Oui, il faudrait aussi un Kanji pour les étapes de ce chemin-là. On y trouverait des perles pour exprimer le sentiment d’avoir basculé dans un autre monde et de voir sa vie « complètement bouleversée ». On y montrerait le besoin de Rodrigo de continuer à se rendre à son travail de jardinier dans un EMS de la région « pour mieux vivre la situation ». On y dirait le désarroi d’Alice, lorsque son fils lui demande : « Est-ce que je vais mourir ? » Et puis une belle grosse boule pour rappeler ce week-end, lorsque la famille s’est retrouvée en Argovie. Ruben a fièrement pris son père et son frère par le bras pour leur montrer le centre de protonthérapie : « Il y a eu beaucoup d’amour ce jour-là », se rappelle Alice. Toutes les perles ne racontent heureusement pas que des moments douloureux.

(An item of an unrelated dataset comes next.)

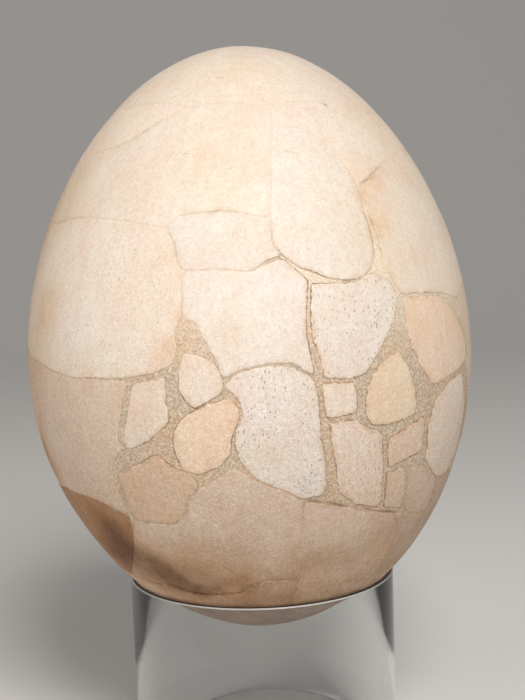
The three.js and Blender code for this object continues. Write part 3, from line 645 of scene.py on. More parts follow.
@dataclass
class Ageing:
    """What time and the restorer left: where seams show, and where the shell is stained, with shade
    low on the egg painted in among the stains.
    """

    egg: EggForm
    plain: float = 0.26
    back: float = 0.3
    back_depth: tuple[float, float] = (0.02, 0.05)
    crown: float = 0.06
    crown_height: tuple[float, float] = (0.205, 0.245)
    faintest: float = 0.04
    patch_mean: float = 0.92
    patches: tuple[tuple[float, float], ...] = ((60, 0.25), (210, 0.15))
    stain_and_shade_bend: float = 0.007
    bend_scale: float = 32
    seams: tuple[Spot, ...] = (
        (13, 170, 24, 0.7), (18, 115, 26, 0.5), (36, 130, 34, 0.5), (50, 110, 26, 0.4),
        (-20, 128, 27, 0.6), (-5, 125, 18, 0.4), (-28, 95, 20, 0.45), (28, 84, 20, 0.6),
        (22, 190, 18, 0.5), (35, 212, 14, 0.5), (44, 234, 10, 0.5), (50, 176, 20, 0.4),
        (-40, 41, 14, 0.5), (-24, 38, 16, 0.7), (-6, 43, 15, 0.65), (8, 48, 9, 0.4),
        (-8, 221, 9, 0.4), (-17, 205, 10, 0.25), (-44, 253, 12, 0.45), (-36, 259, 8, 0.25),
        (-58, 223, 8, 0.2), (-38, 224, 20, -0.2), (9, 238, 18, -0.2), (7, 68, 18, -0.3),
        (-22, 218, 8, -0.2), (8, 198, 10, 0.3), (152, 116, 34, 0.45), (216, 168, 26, 0.45),
        (1, 131, 8, -0.35), (4, 154, 9, -0.2),
    )
    # Spots of stain; some low on the egg are painted shade: the one under it at (0, 8), and the
    # wide, faint ones on the lower front and right.
    stains_and_shade: tuple[Spot, ...] = (
        (-45, 73, 11, 0.8), (-52, 80, 8, 0.4), (-37, 76, 4, 0.3), (-46, 58, 12, 0.75),
        (-54, 52, 16, 0.6), (-36, 51, 10, 0.75), (-29, 46, 8, 0.75), (-23, 43, 7, 0.7),
        (-15, 43, 6, 0.5), (-6, 48, 6, 0.25), (-20, 58, 14, 0.2), (15, 50, 30, 0.12),
        (-71, 98, 12, 0.6), (52, 52, 24, 0.2), (62, 74, 24, 0.2), (-84, 215, 26, 0.4),
        (-64, 236, 8, 0.25), (-62, 222, 8, 0.15), (-86, 160, 26, 0.5), (-66, 142, 12, 0.3),
        (-62, 174, 14, 0.4), (-74, 112, 20, 0.2), (-24, 188, 10, 0.15), (36, 227, 5, 0.3),
        (43, 233, 5, 0.25), (37, 212, 8, 0.3), (0, 8, 54, 0.9), (74, 110, 10, 0.3),
        (120, 60, 36, 0.35), (215, 70, 34, 0.45), (165, 40, 30, 0.4), (150, 120, 22, 0.3),
        (225, 172, 18, 0.3), (190, 210, 20, 0.2), (-26, 55, 12, 0.25), (-15, 50, 10, 0.25),
        (-20, 160, 6, 0.3), (-17, 176, 5, 0.25), (-22, 152, 5, 0.2),
    )
    cracks: tuple[Spot, ...] = (
        (-30, 39, 6, 0.7), (-23, 38, 6, 1), (-16, 39, 6, 1), (-9, 41.5, 6, 0.9), (-3, 46, 5, 0.9),
        (4, 47, 6, 0.7), (12, 48, 6, 0.5), (13, 90, 6, 0.7), (21, 86, 5, 0.8), (28, 82, 6, 0.9),
        (36, 79, 6, 0.7), (-12, 121, 6, 0.7), (-17, 118, 5, 0.6), (-13, 102, 6, 0.6),
        (-24, 98, 8, 0.4), (12, 160, 9, 0.6), (12, 145, 8, 0.5), (21, 125, 7, 0.5),
        (44, 234, 5, 0.5), (24, 199, 8, 0.4), (-38, 112, 7, 0.3),
    )

    def __post_init__(self) -> None:
        """Lays the spots on the egg."""
        self.seam_spots = Spots(self.egg, self.seams)
        self.crack_spots = Spots(self.egg, self.cracks)
        self.stain_and_shade_spots = Spots(self.egg, self.stains_and_shade)

    def seam(self, way: Vector) -> float:
        """Tells how deep and dark a seam is.

        Args:
            way: a unit direction from the egg's middle.

        Returns:
            The seam's strength there, from 0 to 1.
        """
        point = way * self.egg.reach(way)
        height = point.z + self.egg.half
        level = self.plain + self.back * smooth_step(point.y, *self.back_depth)
        level += (self.crown - level) * smooth_step(height, *self.crown_height)
        return min(1.0, max(self.faintest, level + self.seam_spots.at(point)))

    def crack(self, way: Vector) -> float:
        """Returns how open a dark crack beside the seams is along a direction, from 0 to 1."""
        return min(1.0, self.crack_spots.at(way * self.egg.reach(way)))

    def stain(self, way: Vector) -> float:
        """Tells how brown the shell is, from its stains and from shade painted low on the egg.

        Args:
            way: a unit direction from the egg's middle.

        Returns:
            The strength of the stain and the painted shade there, from 0 to 1.
        """
        point = way * self.egg.reach(way)
        patchy = self.patch_mean
        for scale, share in self.patches:
            patchy += share * noise.noise(point * scale)
        moved = point + noise.noise_vector(point * self.bend_scale) * self.stain_and_shade_bend
        return min(1.0, self.stain_and_shade_spots.at(moved) * patchy)

    def paint(self, mesh: bpy.types.Mesh, ways: Sequence[Vector]) -> list[float]:
        """Stores the seams, the cracks, and the stains with the painted shade, on a mesh.

        Args:
            mesh: the mesh.
            ways: the direction of each vertex from the egg's middle.

        Returns:
            How deep and dark a seam is at each vertex.
        """
        seams = [self.seam(way) for way in ways]
        store(mesh, "seam", seams)
        store(mesh, "crack", [self.crack(way) for way in ways])
        store(mesh, "stain", [self.stain(way) for way in ways])
        return seams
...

Mais peut-être faudrait-il encore fabriquer une troisième guirlande de souvenirs ? Tout en bénéficiant d’une prise en charge médicale « magnifique », la famille de Ruben s’est vue entourée d’associations aussi bienveillantes que des bonnes fées. L’ARFEC, Zoé4life (qui finance le Kanji) et puis bien sûr la LVC, dont l’assistante sociale Véronique Monachon a apporté un soutien continu tout au long du voyage au pays de l’oncologie. Son travail a duré jusqu’au retour de Ruben à l’école, où elle est allée rassurer les élèves de sa nouvelle classe, expliquer que le cancer n’est pas contagieux… « Tous ces soutiens nous ont offert un cocon », dit Alice. « Les gens étaient comme des proches, on se sentait protégés. » Aujourd’hui, des liens subsistent, mais depuis la fin du traitement, les aides se sont progressivement espacées. C’est bien normal. Ça n’empêche pas de se sentir désormais « un peu seuls »…

DE RETOUR DANS LA LUMIÈRE

Sur le grand mur du salon, un long tableau en trois parties reproduit le célèbre Amandier en fleurs de Van Gogh. Entre les branches constellées de fleurs blanches, un ciel intensément bleu, comme une promesse de lumière. Ruben n’a pas encore retrouvé sa sensibilité sur sa jambe droite et perd aussi parfois l’équilibre : les effets secondaires de la radiologie se font encore sentir. Mais tout semble aller vers le mieux. Au chômage au moment du diagnostic, Alice a trouvé un travail d’aide à l’intégration pour les enfants en difficultés scolaire dans une école de la région. Sorti de son canapé, Rafael raconte son rêve de devenir éducateur dans une crèche. « L’angoisse de la maladie est toujours là, dit Rodrigo, mais on verra. Pour le moment, c’est du passé. Et si ça revient, on luttera. » Ruben sourit. Il y a un an, il pensait avoir été choisi
par la malchance et l’injustice. Maintenant, un voile de légèreté couvre son visage. Il sait qu’il a toute la vie devant lui.

Pierre-Louis Chantre

* L’épendymome myxopapillaire se développe à partir des cellules de l’extrémité de la moelle épinière et peut se manifester par des douleurs dans le bas du dos, dans le périnée ou dans les deux jambes, comme une sciatique notamment.